What do Medicare Advantage plans cost?

Medicare Advantage plans are available from private insurance companies that contract with Medicare. For the most part, each plan sets its own premiums, deductibles, and other Medicare costs. So the answer to “What do Medicare Advantage plans cost?” will vary among plans.

Here are some of the out-of-pocket Medicare costs you could pay if you have a Medicare Advantage plan (not every plan includes every one of these costs):

  • Monthly premium
  • Deductible
  • Coinsurance or copayment
  • Prescription drug “coverage gap” costs

When you’re looking at what Medicare Advantage plans cost, it’s worth noting that every plan has an annual out-of-pocket maximum amount. That means that once you have spent a certain amount of money on costs of medical services within a year, you won’t have to pay anything for covered medical services for the rest of that year. The out-of-pocket maximum amount may differ among Medicare Advantage plans, and may change year to year.
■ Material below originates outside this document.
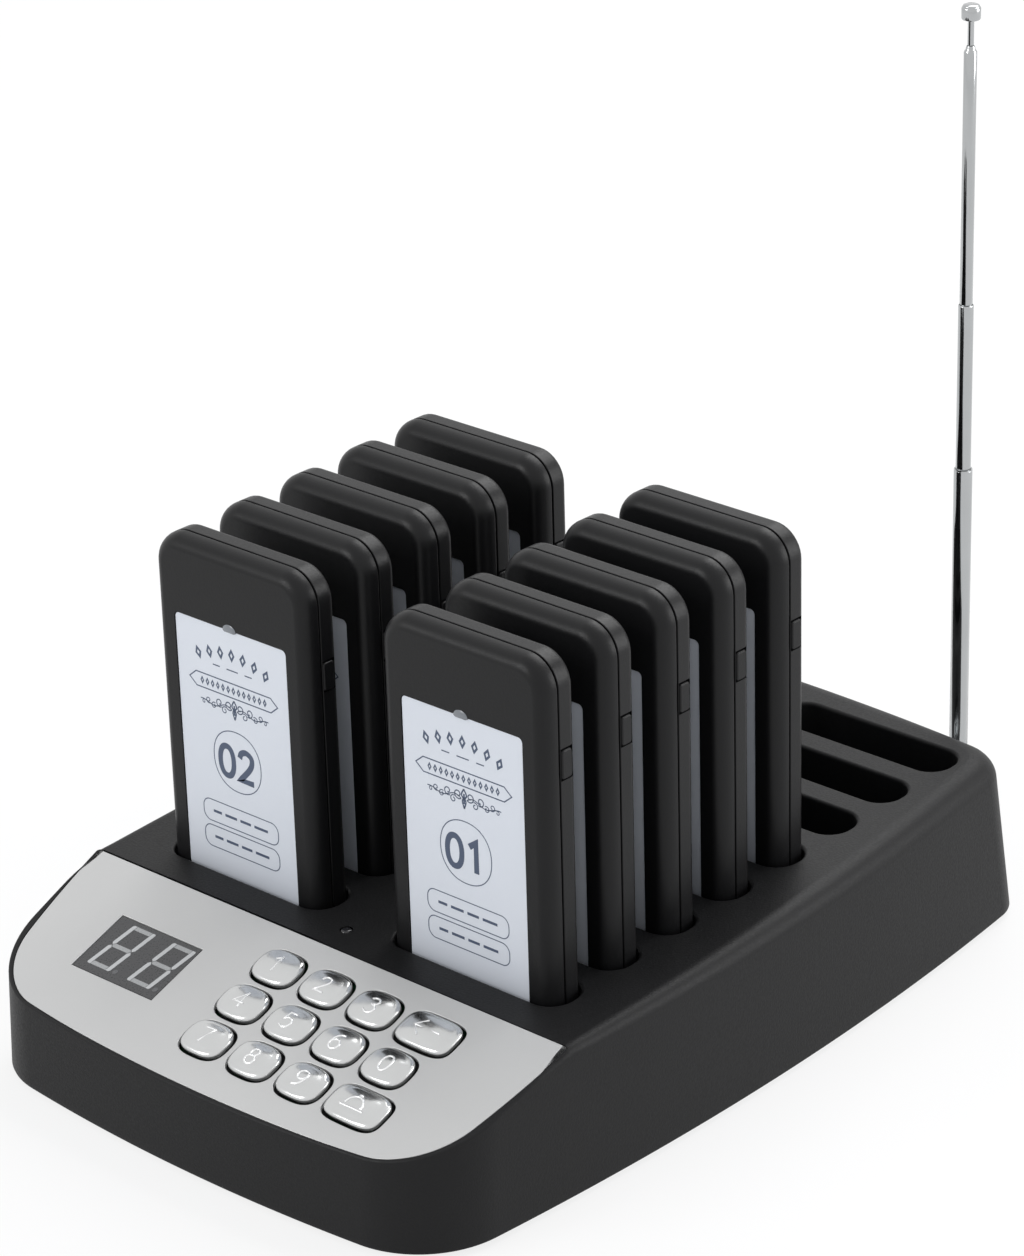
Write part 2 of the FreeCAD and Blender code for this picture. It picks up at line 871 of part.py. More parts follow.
def antenna_socket():
    face = socket_face_y()
    inside = back_wall_y(antenna_x, pivot_z) - wall - boss_radius
    y_axis = Vector(antenna_x, 0, pivot_z)
    flange = rod(socket_radius, y_axis + Vector(0, face, 0),
                 y_axis + Vector(0, face + socket_flange, 0))
    tail = inside - socket_tail
    barrel = rod(socket_barrel_radius, y_axis + Vector(0, tail, 0), y_axis + Vector(0, face, 0))
    nut = rod(socket_radius, y_axis + Vector(0, tail, 0), y_axis + Vector(0, inside, 0))
    bore = rod(shank_radius + running_gap, y_axis + Vector(0, tail - 1, 0),
               y_axis + Vector(0, face + socket_flange + 1, 0))
    return flange.fuse([barrel, nut]).cut(bore).removeSplitter()


def antenna_swivel():
    start = socket_face_y() + socket_flange + board_gap
    web_end = antenna_y - elbow_radius
    y_axis = Vector(antenna_x, 0, pivot_z)
    shank = rod(shank_radius, y_axis + Vector(0, start - shank_length, 0),
                y_axis + Vector(0, start, 0))
    collar = rod(elbow_radius, y_axis + Vector(0, start, 0), y_axis + Vector(0, web_end, 0))
    half = elbow_radius
    arms = box(antenna_x - half, antenna_x + half, web_end - fork_web, antenna_y,
               pivot_z - half, pivot_z + half)
    knuckle = rod(elbow_radius, Vector(antenna_x - half, antenna_y, pivot_z),
                  Vector(antenna_x + half, antenna_y, pivot_z))
    gap = box(antenna_x - fork_slot / 2, antenna_x + fork_slot / 2, web_end,
              antenna_y + 2 * half, pivot_z - 2 * half, pivot_z + 2 * half)
    fork = arms.fuse(knuckle).cut(gap)
    pin = rod(pivot_pin_radius, Vector(antenna_x - half + pin_sink, antenna_y, pivot_z),
              Vector(antenna_x + half - pin_sink, antenna_y, pivot_z))
    return collar.fuse([shank, fork, pin]).removeSplitter()


def antenna_lower_tube():
    half = fork_slot / 2 - tang_gap
    tang_radius = elbow_radius - board_gap
    tang = rod(tang_radius, Vector(antenna_x - half, antenna_y, pivot_z),
               Vector(antenna_x + half, antenna_y, pivot_z))
    neck = box(antenna_x - half, antenna_x + half, antenna_y - half, antenna_y + half,
               pivot_z, pivot_z + lower_tube_foot + 1)
    foot = Vector(antenna_x, antenna_y, pivot_z + lower_tube_foot)
    top = Vector(antenna_x, antenna_y, base_z + lower_tube_top)
    floor = Vector(antenna_x, antenna_y, pivot_z + lower_tube_floor)
    sleeve = rod(lower_tube_radius, foot, top)
    bore = rod(lower_tube_radius - tube_wall - running_gap, floor, top + Vector(0, 0, 1))
    eye = rod(pivot_pin_radius + running_gap, Vector(antenna_x - 5, antenna_y, pivot_z),
              Vector(antenna_x + 5, antenna_y, pivot_z))
    return tang.fuse([neck, sleeve]).cut([bore, eye]).removeSplitter()


middle_tube_top = base_z + lower_tube_top + middle_tube_shown
upper_tube_top = middle_tube_top + upper_tube_shown
nested_length = base_z + lower_tube_top - pivot_z - lower_tube_floor


def antenna_middle_tube():
    top = Vector(antenna_x, antenna_y, middle_tube_top)
    bottom = top - Vector(0, 0, nested_length)
    return tube(middle_tube_radius, upper_tube_radius + running_gap, bottom, top)


def antenna_upper_tube():
    top = Vector(antenna_x, antenna_y, upper_tube_top)
    bottom = top - Vector(0, 0, nested_length - upper_tube_short)
    sleeve = rod(upper_tube_radius, bottom, top)
    rim = [edge for edge in sleeve.Edges if edge.BoundBox.ZMin > top.z - 0.01]
    sleeve = sleeve.makeChamfer(rim_bevel, rim)
    bore = rod(upper_tube_radius - tube_wall, bottom - Vector(0, 0, 1),
               top - Vector(0, 0, tube_lip))
    eye = rod(tip_rod_radius + running_gap, bottom, top + Vector(0, 0, 1))
    return sleeve.cut([bore, eye])


def antenna_tip():
    shoulder = Vector(antenna_x, antenna_y, upper_tube_top + tip_rod_shown)
    bottom = shoulder - Vector(0, 0, tip_rod_length)
    shaft = rod(tip_rod_radius, bottom, shoulder)
    collar = rod(upper_tube_radius - tube_wall - running_gap, bottom,
                 bottom + Vector(0, 0, tip_collar))
    knob = rod(knob_radius, shoulder, shoulder + Vector(0, 0, knob_height))
    rims = [edge for edge in knob.Edges if edge.BoundBox.ZLength < 0.01]
    knob = knob.makeChamfer(rim_bevel, rims)
    return shaft.fuse([collar, knob]).removeSplitter()


# Pagers

def pager_numbers():
    # number, column side, row: odd ones stand on the right, even ones on the left
    spots = []
    for row in range(filled_rows):
        spots.append((2 * row + 1, 1, row))
        spots.append((2 * row + 2, 0, row))
    return spots


def upright(shape, corner):
    # stand a piece drawn flat: its y becomes up, its z becomes forwards
    shape.Placement = Placement(corner, Rotation(Vector(1, 0, 0), 90))
    return shape


def pager_ring(inset, depth):
    # the pager's outline from the front, `depth` behind its face
    half = pager_width / 2 - inset
    return rounded_ring(-half, half, inset, pager_height - inset,
                        pager_corner_radius - inset, -depth)


def pager_shell(profile):
    # a shell through outlines, each given by its inset and its depth
    return stacked([pager_ring(inset, depth) for inset, depth in profile])


def card_block(grow, front, back):
    half = card_width / 2 + grow
    top = pager_height - card_from_top + grow
    bottom = pager_height - card_from_top - card_height - grow
    return box(-half, half, bottom, top, -back, -front)


button_face = pager_width / 2 + button_proud
button_seat = button_face - button_proud - button_body
button_low = pager_height - button_from_top - button_height / 2
button_high = button_low + button_height
button_front = front_shell_depth + seam_width + button_gap
button_back = button_front + button_depth


def pager_case():
    # a pillowed front shell and a flat-sided back shell, with a groove where they meet
    pillow = front_pillow_radius
    shoulder = pillow * (1 - math.sqrt(0.5))
    front = pager_shell([
        (0.0, front_shell_depth), (0.0, pillow), (shoulder, shoulder), (pillow, 0.0)])
    front = front.cut(card_block(card_gap, -1.0, card_thickness))
    edge = back_edge_bevel
    back = pager_shell([
        (edge, pager_thickness), (0.0, pager_thickness - edge),
        (0.0, front_shell_depth + seam_width), (seam_width, front_shell_depth)])
    cuts = [box(
        button_seat - button_travel - button_gap, button_face + 1,
        button_low - button_gap, button_high + button_gap,
        -button_back - button_gap, -button_front + button_gap)]
    for side in (-1, 1):
        middle = side * contact_spacing / 2 + pager_lean
        half = contact_length / 2 + 2 * contact_clearance
        thick = contact_thickness / 2 + 2 * contact_clearance
        depth = pager_thickness / 2 + contact_offset
        cuts.append(box(middle - half, middle + half, -1, contact_rise + contact_clearance,
                        -depth - thick, -depth + thick))
    return [front, back.cut(cuts).removeSplitter()]


def pager_card():
    return card_block(0.0, 0.0, card_thickness)


def pager_button():
    slab = box(button_seat, button_face, button_low, button_high, -button_back, -button_front)
    ends = [edge for edge in slab.Edges
            if edge.BoundBox.XMin > button_face - 0.01 and edge.BoundBox.ZLength > 1]
    return slab.makeChamfer(button_bevel, ends)


# Writing the pieces

def write(name, shape):
    if not shape.isValid():
        print("not valid:", name)
    shape.exportStep("parts/" + name + ".step")
    print(name, len(shape.Solids), round(shape.Volume, 1))


def write_base():
    write("base_housing", base_housing())
    write("bottom_cover", bottom_cover())
    write("rubber_feet", rubber_feet())
    write("cover_screws", cover_screws())
    write("circuit_boards", circuit_boards())
    write("charge_contacts", charge_contacts())
    write("indicator_lens", indicator_lens())
    write("dc_inlet", dc_inlet())
    write("power_switch", power_switch())


def write_panel():
    flat = {
        "faceplate": faceplate_solid(),
        "display_module": display_solid(),
        "keypad_mat": mat_solid(),
    }
    for name, x, y, width in key_spots():
        flat[name] = key_solid(x, y, width)
    for name, shape in flat.items():
        shape.Placement = panel_place
        write(name, shape)


def write_antenna():
    write("antenna_socket", antenna_socket())
    write("antenna_swivel", antenna_swivel())
    write("antenna_lower_tube", antenna_lower_tube())
    write("antenna_middle_tube", antenna_middle_tube())
    write("antenna_upper_tube", antenna_upper_tube())
    write("antenna_tip", antenna_tip())


def write_pagers():
    shells = pager_case()
    card = pager_card()
    button = pager_button()
    for number, column, row in pager_numbers():
        corner = Vector(
            slot_xs[column] - pager_lean,
            slot_ys[row] - pager_thickness / 2,
            slot_floor(row) + pager_floor_gap)
        name = "pager_%02d" % number
        pieces = [upright(shell.copy(), corner) for shell in shells]
        write(name + "_case", Part.makeCompound(pieces))
        write(name + "_card", upright(card.copy(), corner))
        write(name + "_button", upright(button.copy(), corner))


os.makedirs("parts", exist_ok=True)
write_base()
write_panel()
write_antenna()
write_pagers()
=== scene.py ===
import math

import bmesh
import bpy
import numpy as np
from mathutils import Matrix
from mathutils.geometry import delaunay_2d_cdt


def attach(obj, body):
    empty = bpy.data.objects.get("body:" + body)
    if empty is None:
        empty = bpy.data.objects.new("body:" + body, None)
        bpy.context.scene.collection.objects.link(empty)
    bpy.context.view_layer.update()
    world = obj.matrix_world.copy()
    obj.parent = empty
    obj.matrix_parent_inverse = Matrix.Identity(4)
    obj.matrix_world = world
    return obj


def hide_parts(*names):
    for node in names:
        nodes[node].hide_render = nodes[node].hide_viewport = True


# The dressed look of a guest pager base with its ten pagers and its telescopic antenna.
# Sizes below are in millimetres, in the same frame as the solids, and turn to metres in addPiece.

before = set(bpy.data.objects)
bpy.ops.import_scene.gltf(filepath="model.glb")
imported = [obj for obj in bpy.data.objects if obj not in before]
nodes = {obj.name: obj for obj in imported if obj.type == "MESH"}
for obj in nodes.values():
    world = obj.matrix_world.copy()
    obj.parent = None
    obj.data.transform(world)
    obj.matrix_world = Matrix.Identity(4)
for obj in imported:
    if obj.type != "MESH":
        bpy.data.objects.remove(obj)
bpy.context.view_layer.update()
print("frame loaded:", len(nodes), "nodes")


# Small tools for shapes

def smoothStep(value):  # 0 below 0, 1 above 1, easing in and out between
    t = np.clip(value, 0.0, 1.0)
    return t * t * (3 - 2 * t)


def gridFaces(rows, columns, closed=True):
    # quads between neighbours of a grid of points stored row by row
    row = np.arange(rows - 1)[:, None]
    column = np.arange(columns if closed else columns - 1)[None, :]
    here = row * columns + column
    beside = row * columns + (column + 1) % columns
    return np.stack([here, beside, beside + columns, here + columns], axis=-1).reshape(-1, 4)


def joined(parts):
    # several (points, faces) shapes as one
    faces = []
    start = 0
    for points, partFaces in parts:
        plain = partFaces.tolist() if isinstance(partFaces, np.ndarray) else partFaces
        faces += [[index + start for index in face] for face in plain]
        start += len(points)
    return np.concatenate([points for points, _ in parts]), faces


def loft(rings, capStart=False, capEnd=False):
    # rings is (rows, columns, 3): every ring is joined to the next, and an end ring may be filled
    rows, columns, _ = rings.shape
    parts = [(rings.reshape(-1, 3), gridFaces(rows, columns))]
    if capStart:
        parts.append((rings[0], [list(range(columns))]))
    if capEnd:
        parts.append((rings[-1], [list(range(columns))]))
    return joined(parts)


def lathe(profile, sides=64):
    # profile is (radius, height): each point goes round the upright axis in a full circle
    profile = np.asarray(profile, float)
    turn = np.linspace(0, 2 * np.pi, sides, endpoint=False)
    radius = profile[:, 0][:, None]
    return loft(np.stack([
        radius * np.cos(turn), radius * np.sin(turn),
        np.repeat(profile[:, 1][:, None], sides, axis=1)], axis=-1))


def quarterArc(radius, steps=6):
    # offsets (inwards, upwards) along a quarter circle from a wall to a top face
    turn = np.linspace(0, np.pi / 2, steps + 1)
    return np.stack([radius * (1 - np.cos(turn)), radius * np.sin(turn)], axis=1)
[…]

What Medicare Advantage plans cost: some plans have $0 premiums

Did you realize that some Medicare Advantage plans have monthly premiums as low as $0? That’s great to know, but you need to also take into account the other Medicare Advantage plan costs. For example, a Medicare Advantage plan might have a $0 premium, but a high deductible amount, so that you’d have to pay a large deductible before the plan covers any services.

Keep in mind that no matter what Medicare Advantage plan you sign up for, you need to continue paying your Part B premium, along with any premium the plan may have.
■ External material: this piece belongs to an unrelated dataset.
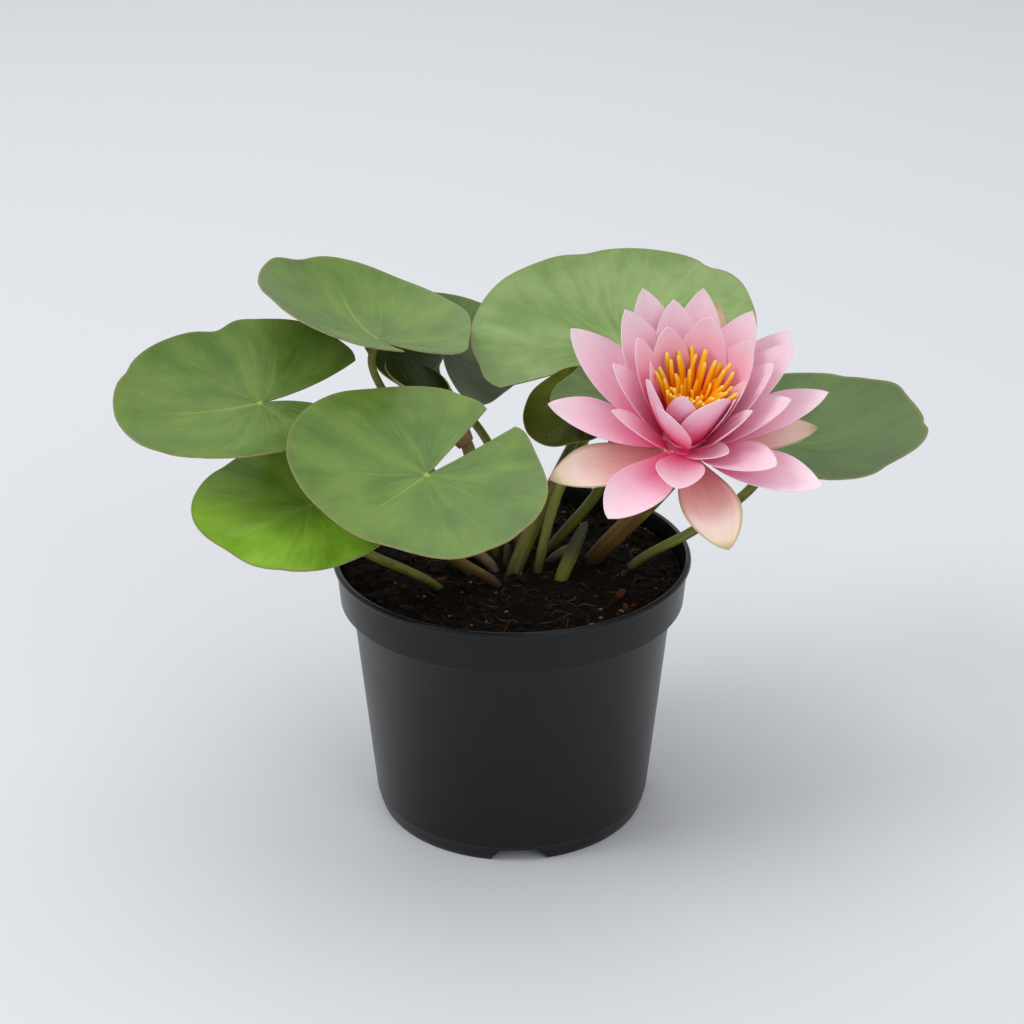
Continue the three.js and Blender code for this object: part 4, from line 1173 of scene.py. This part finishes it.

It may be a good idea to compare all Medicare Advantage plan costs, not just premium amounts, when you’re shopping for a plan.
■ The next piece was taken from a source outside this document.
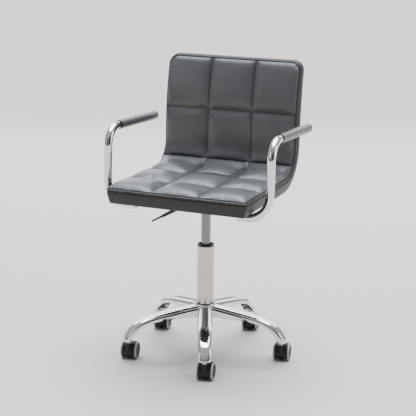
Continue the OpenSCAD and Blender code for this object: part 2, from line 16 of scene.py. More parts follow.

According to eHealth research, the average monthly premium for Medicare Advantage plans decreased from $12 to $8 between Q1 2018 and Q1 2019. The popularity of zero-dollar premium Medicare Advantage and Medicare Advantage prescription drug plans contributed to the low average premiums for these products.

Average Monthly Premium


Source: Medicare 2019 Open Enrollment: Costs and Sentiments

What Medicare Advantage plans cost: provider networks

Some Medicare Advantage plans control costs by creating provider networks. A plan might require you to use doctors, specialists, and pharmacies within its network. In some cases, you may use non-network providers, but you might have to pay more.